Сапфо возглавляла у себя в городе что-то вроде «института благородных девиц», если употреблять более или менее понятные нам выражения (а что конкретно это заведение собой представляло — у нас еще будет возможность подробнее узнать в дальнейшем). В ее «пансионе» находились на воспитании юные девушки, которых она, естественно, должна была готовить к супружеской жизни. Но замужество замужеством, а пока до него было далеко — поэтесса и ее воспитанницы предавались женской дружбе с несомненным эротическим оттенком.
* * *О гомосексуализме в Древней Греции необходимо было сказать (надеемся, нас не привлекут к ответственности по не столь давно принятому закону о запрете пропаганды этого извращения: информация не есть пропаганда), поскольку без этого мало что в творчестве Сапфо, в ее биографии, в истории ее эпохи читателю будет понятно. Женский гомосексуализм (та самая «лесбосская» или «лесбийская» любовь, получившая свое название именно от Сапфо, точнее, от места ее проживания) имел место точно так же, как и мужской, но последний в большинстве источников проявляется рельефнее.

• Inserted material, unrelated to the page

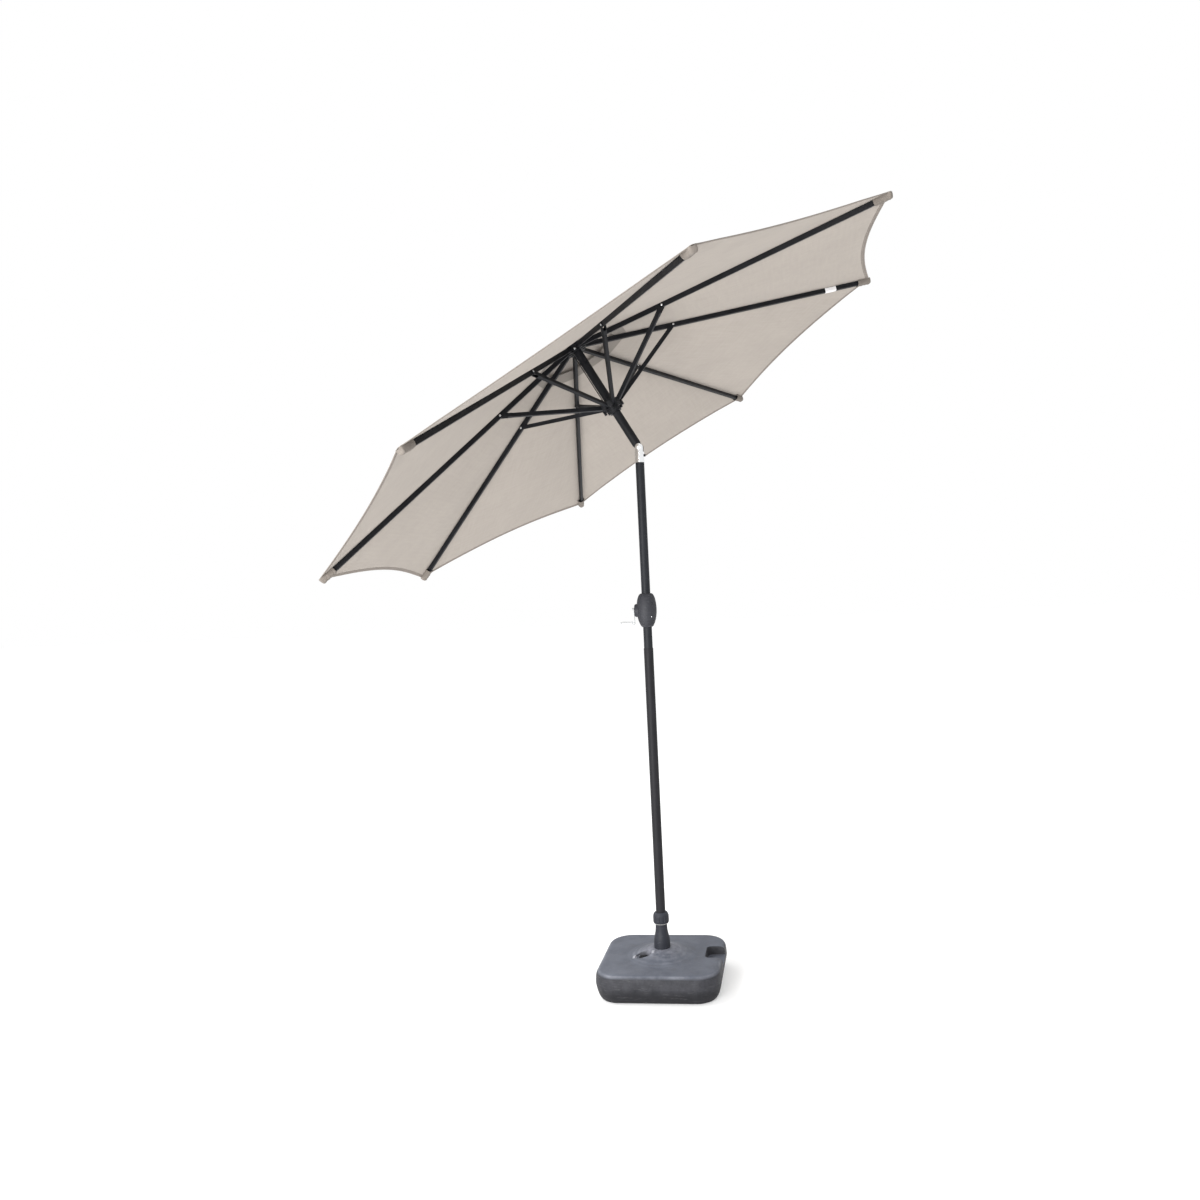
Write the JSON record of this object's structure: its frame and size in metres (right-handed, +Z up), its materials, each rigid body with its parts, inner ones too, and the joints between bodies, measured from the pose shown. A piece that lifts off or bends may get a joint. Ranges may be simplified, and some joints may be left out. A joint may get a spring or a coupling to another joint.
{
  "type": "patio umbrella with base",
  "caption": "Tilting garden umbrella on a fillable base: fabric canopy on folding ribs, crank lift, push-button tilt knuckle and a pole clamped in a weighted tank.",
  "frame": {"origin": "on the pole axis where the underside of the base meets the ground", "axes": "+Z up the pole; the canopy leans towards -X; the crank handle is on the -X side; +Y is away from the side with the filler cap's near edge"},
  "size_m": [2.0938, 2.4132, 2.8683],
  "materials": {
    "tank_plastic": "moulded, dusty",
    "ballast_water": "still water",
    "dark_plastic": "fine moulded texture",
    "pale_seal": "matt",
    "lower_pole_paint": "satin powder coat",
    "pole_paint": "satin powder coat",
    "frame_paint": "satin powder coat",
    "bright_steel": "zinc plated",
    "silver_metal": "silver lacquer",
    "knuckle_chrome": "polished",
    "lift_cord": "braided",
    "canopy_cloth": "woven polyester"
  },
  "bodies": {
    "base": {"base_tank": "tank_plastic", "water_fill": "ballast_water", "base_socket": "dark_plastic", "collar_gasket": "pale_seal"},
    "cap": {"filler_cap": "dark_plastic"},
    "collar": {"socket_collar": "dark_plastic"},
    "wedge": {"collar_wedge": "dark_plastic"},
    "mast": {"lower_pole": "lower_pole_paint", "mid_pole": "pole_paint", "crank_housing_front": "dark_plastic", "crank_housing_back": "dark_plastic", "housing_screws": "bright_steel", "tilt_socket": "knuckle_chrome", "tilt_pin": "bright_steel", "lift_cord_lower": "lift_cord", "button_spring": "bright_steel"},
    "crank": {"cord_spool": "bright_steel", "crank_arm": "silver_metal"},
    "grip": {"crank_grip": "silver_metal"},
    "button": {"tilt_button": "dark_plastic"},
    "top": {"upper_pole": "frame_paint", "tilt_tongue": "dark_plastic", "top_hub": "dark_plastic", "finial": "dark_plastic", "lift_cord_upper": "lift_cord"},
    "pulley": {"top_pulley": "bright_steel"},
    "runner": {"runner": "dark_plastic", "lift_cord_fall": "lift_cord"},
    "rib_1": {"rib_1": "frame_paint", "rib_tip_1": "dark_plastic", "canopy_gore_1": "canopy_cloth"},
    "strut_1": {"strut_1": "frame_paint"},
    "rib_2": {"rib_2": "frame_paint", "rib_tip_2": "dark_plastic", "canopy_gore_2": "canopy_cloth"},
    "strut_2": {"strut_2": "frame_paint"},
    "rib_3": {"rib_3": "frame_paint", "rib_tip_3": "dark_plastic", "canopy_gore_3": "canopy_cloth"},
    "strut_3": {"strut_3": "frame_paint"},
    "rib_4": {"rib_4": "frame_paint", "rib_tip_4": "dark_plastic", "canopy_gore_4": "canopy_cloth"},
    "strut_4": {"strut_4": "frame_paint"},
    "rib_5": {"rib_5": "frame_paint", "rib_tip_5": "dark_plastic", "canopy_gore_5": "canopy_cloth"},
    "strut_5": {"strut_5": "frame_paint"},
    "rib_6": {"rib_6": "frame_paint", "rib_tip_6": "dark_plastic", "canopy_gore_6": "canopy_cloth"},
    "strut_6": {"strut_6": "frame_paint"},
    "rib_7": {"rib_7": "frame_paint", "rib_tip_7": "dark_plastic", "canopy_gore_7": "canopy_cloth"},
    "strut_7": {"strut_7": "frame_paint"},
    "rib_8": {"rib_8": "frame_paint", "rib_tip_8": "dark_plastic", "canopy_gore_8": "canopy_cloth"},
    "strut_8": {"strut_8": "frame_paint"}
  },
  "joints": [
    {"name": "filler_cap_turn", "type": "hinge", "parent": "base", "child": "cap", "pos_m": [-0.07, -0.045, 0.115], "axis": [0, 0, 1], "continuous": true},
    {"name": "collar_turn", "type": "hinge", "parent": "base", "child": "collar", "pos_m": [0, 0, 0.26], "axis": [0, 0, 1], "range_deg": [0, 270]},
    {"name": "mast_turn", "type": "hinge", "parent": "base", "child": "wedge", "pos_m": [0, 0, 0.25], "axis": [0, 0, 1], "continuous": true},
    {"name": "mast_lift", "type": "slide", "parent": "wedge", "child": "mast", "axis": [0, 0, 1], "range_m": [0, 0.23]},
    {"name": "tilt_button_press", "type": "slide", "parent": "mast", "child": "button", "axis": [-1, 0, 0], "range_m": [0, 0.003], "stiffness_N_per_m": 600, "springref_m": -0.003, "deforming": ["button_spring"]},
    {"name": "tilt", "type": "hinge", "parent": "mast", "child": "top", "pos_m": [0, 0, 2.13], "axis": [0, 1, 0], "range_deg": [0, 30]},
    {"name": "runner_slide", "type": "slide", "parent": "top", "child": "runner", "axis": [0.5, 0, -0.866], "range_m": [0, 0.12], "deforming": ["canopy_gore_1", "canopy_gore_2", "canopy_gore_3", "canopy_gore_4", "canopy_gore_5", "canopy_gore_6", "canopy_gore_7", "canopy_gore_8", "lift_cord_fall"]},
    {"name": "crank_turn", "type": "hinge", "parent": "mast", "child": "crank", "pos_m": [0, 0, 1.484], "axis": [1, 0, 0], "range_deg": [0, 665]},
    {"name": "grip_spin", "type": "hinge", "parent": "crank", "child": "grip", "pos_m": [-0.08, 0, 1.435], "axis": [-1, 0, 0], "continuous": true},
    {"name": "pulley_spin", "type": "hinge", "parent": "top", "child": "pulley", "pos_m": [-0.26199, 0, 2.55378], "axis": [0, -1, 0], "range_deg": [0, 1150]},
    {"name": "rib_1_fold", "type": "hinge", "parent": "top", "child": "rib_1", "pos_m": [-0.2118, 0.01301, 2.55967], "axis": [-0.3314, 0.9239, -0.1913], "range_deg": [0, 11.19]},
    {"name": "strut_1_fold", "type": "hinge", "parent": "runner", "child": "strut_1", "pos_m": [-0.0752, 0.01378, 2.32676], "axis": [0.3314, -0.9239, 0.1913], "range_deg": [0, 7.75]},
    {"name": "rib_2_fold", "type": "hinge", "parent": "top", "child": "rib_2", "pos_m": [-0.22773, 0.03141, 2.55047], "axis": [-0.8001, 0.3827, -0.4619], "range_deg": [0, 11.19]},
    {"name": "strut_2_fold", "type": "hinge", "parent": "runner", "child": "strut_2", "pos_m": [-0.09207, 0.03326, 2.31702], "axis": [0.8001, -0.3827, 0.4619], "range_deg": [0, 7.75]},
    {"name": "rib_3_fold", "type": "hinge", "parent": "top", "child": "rib_3", "pos_m": [-0.25027, 0.03141, 2.53745], "axis": [-0.8001, -0.3827, -0.4619], "range_deg": [0, 11.19]},
    {"name": "strut_3_fold", "type": "hinge", "parent": "runner", "child": "strut_3", "pos_m": [-0.11593, 0.03326, 2.30324], "axis": [0.8001, 0.3827, 0.4619], "range_deg": [0, 7.75]},
    {"name": "rib_4_fold", "type": "hinge", "parent": "top", "child": "rib_4", "pos_m": [-0.2662, 0.01301, 2.52825], "axis": [-0.3314, -0.9239, -0.1913], "range_deg": [0, 11.19]},
    {"name": "strut_4_fold", "type": "hinge", "parent": "runner", "child": "strut_4", "pos_m": [-0.1328, 0.01378, 2.2935], "axis": [0.3314, 0.9239, 0.1913], "range_deg": [0, 7.75]},
    {"name": "rib_5_fold", "type": "hinge", "parent": "top", "child": "rib_5", "pos_m": [-0.2662, -0.01301, 2.52825], "axis": [0.3314, -0.9239, 0.1913], "range_deg": [0, 11.19]},
    {"name": "strut_5_fold", "type": "hinge", "parent": "runner", "child": "strut_5", "pos_m": [-0.1328, -0.01378, 2.2935], "axis": [-0.3314, 0.9239, -0.1913], "range_deg": [0, 7.75]},
    {"name": "rib_6_fold", "type": "hinge", "parent": "top", "child": "rib_6", "pos_m": [-0.25027, -0.03141, 2.53745], "axis": [0.8001, -0.3827, 0.4619], "range_deg": [0, 11.19]},
    {"name": "strut_6_fold", "type": "hinge", "parent": "runner", "child": "strut_6", "pos_m": [-0.11593, -0.03326, 2.30324], "axis": [-0.8001, 0.3827, -0.4619], "range_deg": [0, 7.75]},
    {"name": "rib_7_fold", "type": "hinge", "parent": "top", "child": "rib_7", "pos_m": [-0.22773, -0.03141, 2.55047], "axis": [0.8001, 0.3827, 0.4619], "range_deg": [0, 11.19]},
    {"name": "strut_7_fold", "type": "hinge", "parent": "runner", "child": "strut_7", "pos_m": [-0.09207, -0.03326, 2.31702], "axis": [-0.8001, -0.3827, -0.4619], "range_deg": [0, 7.75]},
    {"name": "rib_8_fold", "type": "hinge", "parent": "top", "child": "rib_8", "pos_m": [-0.2118, -0.01301, 2.55967], "axis": [0.3314, 0.9239, 0.1913], "range_deg": [0, 11.19]},
    {"name": "strut_8_fold", "type": "hinge", "parent": "runner", "child": "strut_8", "pos_m": [-0.0752, -0.01378, 2.32676], "axis": [-0.3314, -0.9239, -0.1913], "range_deg": [0, 7.75]}
  ],
  "couplings": [
    {"joint": "crank_turn", "follows": "runner_slide", "rad_per_m": 96.154},
    {"joint": "pulley_spin", "follows": "runner_slide", "rad_per_m": 166.67},
    {"joint": "rib_1_fold", "follows": "runner_slide", "rad_per_m": 1.6237},
    {"joint": "strut_1_fold", "follows": "runner_slide", "rad_per_m": 1.1229},
    {"joint": "rib_2_fold", "follows": "runner_slide", "rad_per_m": 1.6237},
    {"joint": "strut_2_fold", "follows": "runner_slide", "rad_per_m": 1.1229},
    {"joint": "rib_3_fold", "follows": "runner_slide", "rad_per_m": 1.6237},
    {"joint": "strut_3_fold", "follows": "runner_slide", "rad_per_m": 1.1229},
    {"joint": "rib_4_fold", "follows": "runner_slide", "rad_per_m": 1.6237},
    {"joint": "strut_4_fold", "follows": "runner_slide", "rad_per_m": 1.1229},
    {"joint": "rib_5_fold", "follows": "runner_slide", "rad_per_m": 1.6237},
    {"joint": "strut_5_fold", "follows": "runner_slide", "rad_per_m": 1.1229},
    {"joint": "rib_6_fold", "follows": "runner_slide", "rad_per_m": 1.6237},
    {"joint": "strut_6_fold", "follows": "runner_slide", "rad_per_m": 1.1229},
    {"joint": "rib_7_fold", "follows": "runner_slide", "rad_per_m": 1.6237},
    {"joint": "strut_7_fold", "follows": "runner_slide", "rad_per_m": 1.1229},
    {"joint": "rib_8_fold", "follows": "runner_slide", "rad_per_m": 1.6237},
    {"joint": "strut_8_fold", "follows": "runner_slide", "rad_per_m": 1.1229}
  ]
}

В сущности, эллинский полис в значительной мере передал мужчинам даже женскую сексуальную функцию. Это та же политика вытеснения женщин отовсюду, откуда только возможно. Не оставляет ощущение, что, если бы можно было мужчинам же передать и функцию деторождения, в полисе и это с удовольствием было бы сделано, а от женщин избавились бы совершенно. Однако поскольку это было невозможно, а продолжение рода необходимо, то и с присутствием женщин приходилось мириться. Но при этом они подвергались поступательной маргинализации, вытеснялись за пределы того «мужского клуба», которым являлся полис. «Богини, блудницы, жены и рабыни» — такое, очень точное название дала Сара Померой, известнейшая исследовательница гендерной проблематики в античности, своей знаменитой книге о женщинах Древней Греции[51]. Здесь перечислены «женские» статусы, возможные в полисных условиях, и нетрудно заметить, что все эти статусы маргинальны или даже ультрамаргинальны.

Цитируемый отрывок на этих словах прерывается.